Each line from the one containing "for (let i = 1;" through the one containing "obj.matrix_world = world" must be echoed exactly, endpoints included, and every other line omitted.

+===+

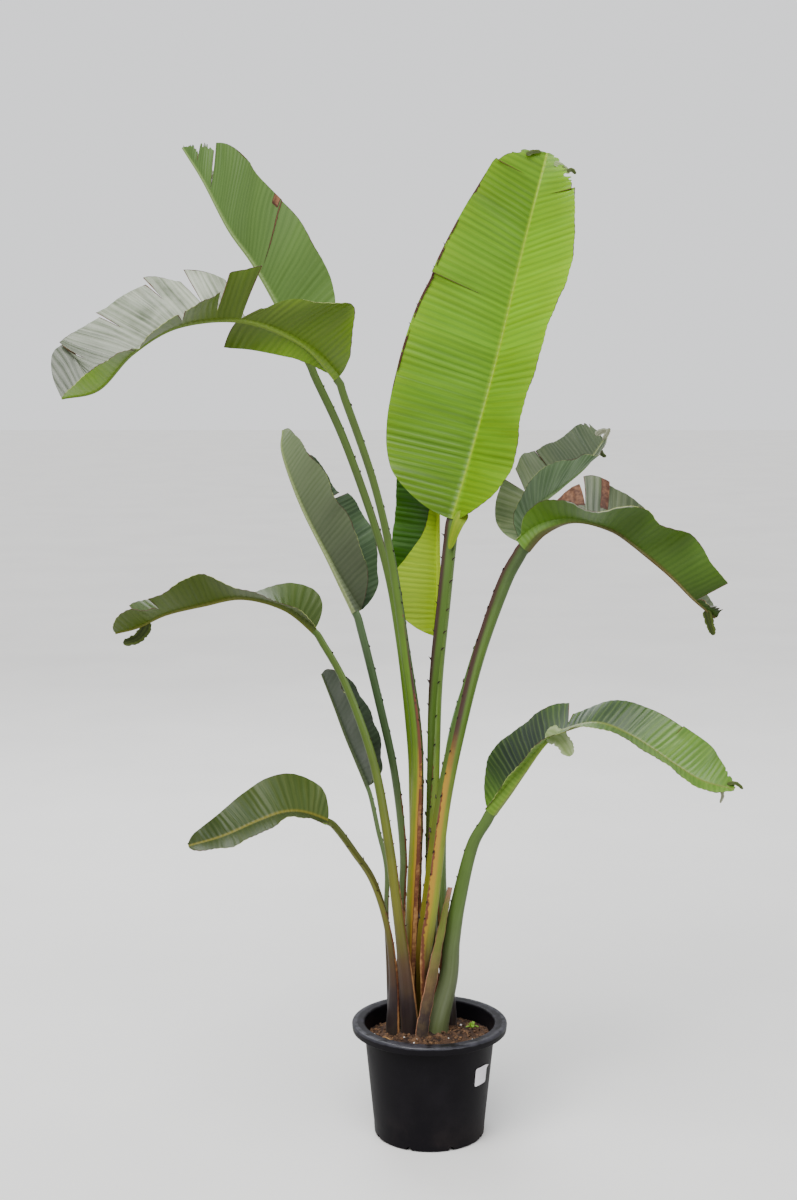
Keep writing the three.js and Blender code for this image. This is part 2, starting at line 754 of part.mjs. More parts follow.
// Soil: the root ball, a little lumpy on top, with a plain hole for each foot
const SOIL_SIDES = 32;
const lump = (x, y) =>
  2.2 * Math.sin(x * 0.11 + 1) * Math.cos(y * 0.09) +
  1.4 * Math.sin(x * 0.05 - y * 0.13);
const HEAP_HIGH = 9;
const HEAP_SPREAD = 70;
const HEAP_SINK = 2;
const heap = (r) => HEAP_HIGH * Math.exp(-Math.pow(r / HEAP_SPREAD, 2)) - HEAP_SINK;
const SOIL_RINGS_R = [106, 90, 72, 52, 30, 12];
const inner = (z) => wallR(z) - POT_WALL - SOIL_GAP - 0.5;
const soilRings = [
  ringOf(POT_BASE_R - 12, 3 + SOIL_GAP, SOIL_SIDES),
  ringOf(POT_BASE_R - 5, 8, SOIL_SIDES),
  ringOf(inner(20), 20, SOIL_SIDES),
  ringOf(inner(SOIL_LEVEL - 4), SOIL_LEVEL - 4, SOIL_SIDES),
];
for (const r of SOIL_RINGS_R) {
  soilRings.push(
    ringOf(r, 0, SOIL_SIDES).map(([x, y]) => [
      x,
      y,
      SOIL_LEVEL + heap(r) + lump(x, y),
    ]),
  );
}
const ball = loft(soilRings.map((ring) => [...ring].reverse()));
let soilBody = solid(ball.points, ball.faces);
for (const s of stalks) {
  const low = [s.low[0], s.low[1], STALK_SINK - HOLE_PLAY];
  const high = [s.low[0], s.low[1], STALK_CLEAR + 10];
  const cut = loft([placed(s.hole, low, s.upright), placed(s.hole, high, s.upright)]);
  soilBody = soilBody.subtract(solid(cut.points, cut.faces));
}

// Label: a blank sticker that follows the wall of the pot
const LABEL_TURN = -36;
const LABEL_WIDE = 34;
const LABEL_LOW = 112;
const LABEL_HIGH = 146;
const LABEL_BACK = 0.4; // its two faces, out from the wall
const LABEL_FRONT = 1.1;
const LABEL_STEPS = 4;
const LABEL_R = 112; // radius of the wall there
const labelRings = [];
for (let i = 0; i <= LABEL_STEPS; i++) {
  const ring = [];
  for (const [z, out] of [
    [LABEL_LOW, LABEL_BACK],
    [LABEL_LOW, LABEL_FRONT],
    [LABEL_HIGH, LABEL_FRONT],
    [LABEL_HIGH, LABEL_BACK],
  ]) {
    const r = wallR(z) + out;
    const across = (i / LABEL_STEPS - 0.5) * LABEL_WIDE;
    const a = LABEL_TURN * DEG + across / LABEL_R;
    ring.push([r * Math.cos(a), r * Math.sin(a), z]);
  }
  labelRings.push(ring);
}
const label = loft(labelRings);
root.add(named("label", label.points, label.faces, 0xe9e4ee, 0.6));

// Old sheath: the dry foot of a lost leaf, a curved strip in front of stalk k
const SHEATH_WIDE = [24, 22, 16, 9];
const SHEATH_THICK = 2.4;
const SHEATH_BOW = 0.18; // share of its width
const SHEATH_STEPS = 8;
const SHEATH = [
  [-14, -20, STALK_SINK],
  [-14, -20, STALK_CLEAR],
  [-4, -19, 250],
  [15, -13, 350],
  [36, -4, 455],
];
const sheathLine = curve(
  SHEATH.slice(1),
  sub(SHEATH[1], [0, 0, 60]),
  beyond(SHEATH[4], SHEATH[3]),
);
const strip = (width, grow) => {
  const ring = [];
  for (const [r, list] of [
    [SHEATH_THICK + grow, [-1, -0.5, 0, 0.5, 1]],
    [-grow, [1, 0.5, 0, -0.5, -1]],
  ]) {
    for (const k of list) {
      const bow = width * SHEATH_BOW * (1 - k * k);
      ring.push([(width / 2 + grow) * k, -bow - r]);
    }
  }
  return ring;
};
const sheathOpen = unit([-0.2, 1, 0]);
const sheathFoot = frameAt([0, 0, 1], sheathOpen);
const sheathRings = [
  placed(strip(SHEATH_WIDE[0], 0), SHEATH[0], sheathFoot),
  placed(strip(SHEATH_WIDE[0], 0), SHEATH[1], sheathFoot),
];
for (let i = 1; i <= SHEATH_STEPS; i++) {
  const t = i / SHEATH_STEPS;
  const frame = frameAt(sheathLine.way(t), sheathOpen);
  sheathRings.push(placed(strip(along(SHEATH_WIDE, t), 0), sheathLine.at(t), frame));
}
const sheath = loft(sheathRings);
const sheathCut = loft([
  placed(strip(SHEATH_WIDE[0], HOLE_PLAY), sub(SHEATH[0], [0, 0, HOLE_PLAY]), sheathFoot),
  placed(strip(SHEATH_WIDE[0], HOLE_PLAY), add(SHEATH[1], [0, 0, 10]), sheathFoot),
]);
soilBody = soilBody.subtract(solid(sheathCut.points, sheathCut.faces));
root.add(fromSolid("soil", soilBody, 0x5a4030, 0.95));
root.add(named("old_sheath", sheath.points, sheath.faces, 0x9a6f45, 0.8));

export default root;
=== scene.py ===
# %% [markdown]
# # A potted bird of paradise
# A clump of eleven long-stalked leaves stands in a black nursery pot. The packed
# model fixes where everything is. This notebook gives each piece its living surface:
# finer sheets for the blades, channelled stalks, crumbly soil and moulded plastic.

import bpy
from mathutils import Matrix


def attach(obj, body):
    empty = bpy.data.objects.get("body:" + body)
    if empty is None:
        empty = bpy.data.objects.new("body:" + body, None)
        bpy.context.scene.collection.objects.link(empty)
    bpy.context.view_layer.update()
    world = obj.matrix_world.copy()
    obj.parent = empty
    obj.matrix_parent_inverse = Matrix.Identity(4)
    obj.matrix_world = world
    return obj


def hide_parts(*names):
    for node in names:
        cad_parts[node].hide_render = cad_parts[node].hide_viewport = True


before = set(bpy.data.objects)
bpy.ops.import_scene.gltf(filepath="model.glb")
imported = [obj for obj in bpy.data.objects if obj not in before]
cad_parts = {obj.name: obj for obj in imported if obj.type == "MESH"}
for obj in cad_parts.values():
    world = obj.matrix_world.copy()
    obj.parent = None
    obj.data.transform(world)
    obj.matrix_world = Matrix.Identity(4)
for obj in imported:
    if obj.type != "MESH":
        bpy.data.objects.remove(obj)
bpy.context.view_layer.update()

# %% Libraries
import math

import bmesh
import bpy
import numpy as np
from mathutils import Matrix, Vector, noise

# %% [markdown]
# ## Camera and light
# The camera stands about three metres away, a little above the middle of the plant,
# and looks slightly down, so the soil shows inside the rim. It could be placed by
# eye, but the oval of the pot's rim in the photograph gave it more closely. The light
# is that of a bright cloudy day: one broad lamp high on the left, a wide one behind
# that lays a pale sheen on the upper sides of the leaves, a weak one low on the right
# that opens the shadows, and a sun so wide that its shadows have no edge.

# %% Camera
def stand_in_scene(name, data):
    """A new object that holds the data, put into the scene."""
    made = bpy.data.objects.new(name, data)
    bpy.context.scene.collection.objects.link(made)
    return made


CAMERA_AT = (-0.056, -3.2, 1.37)
CAMERA_DOWN = math.radians(7.1)
CAMERA_LENS = 55.14

camera_data = bpy.data.cameras.new("camera")
camera_data.lens = CAMERA_LENS
camera_data.clip_end = 50
camera = stand_in_scene("camera", camera_data)
camera.location = CAMERA_AT
camera.rotation_euler = (math.radians(90) - CAMERA_DOWN, 0, 0)
bpy.context.scene.camera = camera
print("camera lens", CAMERA_LENS, "mm")

# %% Lamps and sky
MIDDLE_OF_PLANT = (0, 0, 0.9)


def soft_lamp(name, at, size, power, tint):
    """A square lamp that faces the middle of the plant."""
    data = bpy.data.lights.new(name, "AREA")
    data.size = size
    data.energy = power
    data.color = tint
    lamp = stand_in_scene(name, data)
    lamp.location = at
    aim = Vector(MIDDLE_OF_PLANT) - Vector(at)
    lamp.rotation_euler = aim.to_track_quat("-Z", "Y").to_euler()


soft_lamp("key_lamp", (-2.2, -2.6, 3.6), 2.0, 60, (1.0, 0.98, 0.95))
soft_lamp("sheen_lamp", (-0.8, 2.6, 3.4), 2.6, 80, (0.94, 0.97, 1.0))
soft_lamp("low_fill", (1.7, -2.3, 0.9), 1.6, 24, (0.98, 0.98, 1.0))

cloud_sun = bpy.data.lights.new("cloud_sun", "SUN")
cloud_sun.energy = 3.0
cloud_sun.angle = math.radians(50)
sun = stand_in_scene("cloud_sun", cloud_sun)
sun.rotation_euler = (math.radians(32), math.radians(-14), 0)

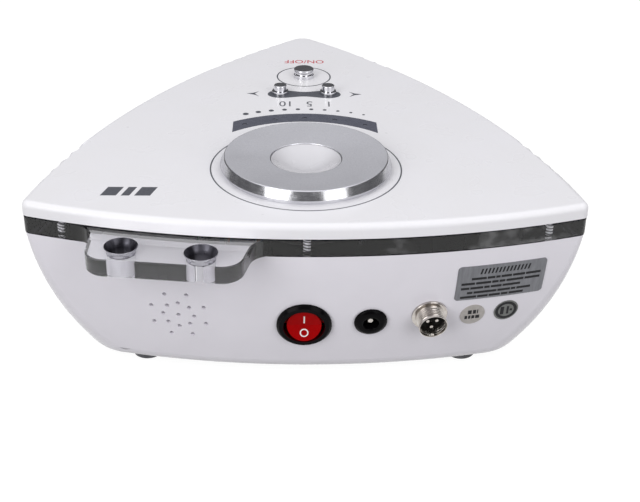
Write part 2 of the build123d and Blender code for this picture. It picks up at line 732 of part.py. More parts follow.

+===+

## Result of this task
for (let i = 1; i <= SHEATH_STEPS; i++) {
  const t = i / SHEATH_STEPS;
  const frame = frameAt(sheathLine.way(t), sheathOpen);
  sheathRings.push(placed(strip(along(SHEATH_WIDE, t), 0), sheathLine.at(t), frame));
}
const sheath = loft(sheathRings);
const sheathCut = loft([
  placed(strip(SHEATH_WIDE[0], HOLE_PLAY), sub(SHEATH[0], [0, 0, HOLE_PLAY]), sheathFoot),
  placed(strip(SHEATH_WIDE[0], HOLE_PLAY), add(SHEATH[1], [0, 0, 10]), sheathFoot),
]);
soilBody = soilBody.subtract(solid(sheathCut.points, sheathCut.faces));
root.add(fromSolid("soil", soilBody, 0x5a4030, 0.95));
root.add(named("old_sheath", sheath.points, sheath.faces, 0x9a6f45, 0.8));

export default root;
=== scene.py ===
# %% [markdown]
# # A potted bird of paradise
# A clump of eleven long-stalked leaves stands in a black nursery pot. The packed
# model fixes where everything is. This notebook gives each piece its living surface:
# finer sheets for the blades, channelled stalks, crumbly soil and moulded plastic.

import bpy
from mathutils import Matrix


def attach(obj, body):
    empty = bpy.data.objects.get("body:" + body)
    if empty is None:
        empty = bpy.data.objects.new("body:" + body, None)
        bpy.context.scene.collection.objects.link(empty)
    bpy.context.view_layer.update()
    world = obj.matrix_world.copy()
    obj.parent = empty
    obj.matrix_parent_inverse = Matrix.Identity(4)
    obj.matrix_world = world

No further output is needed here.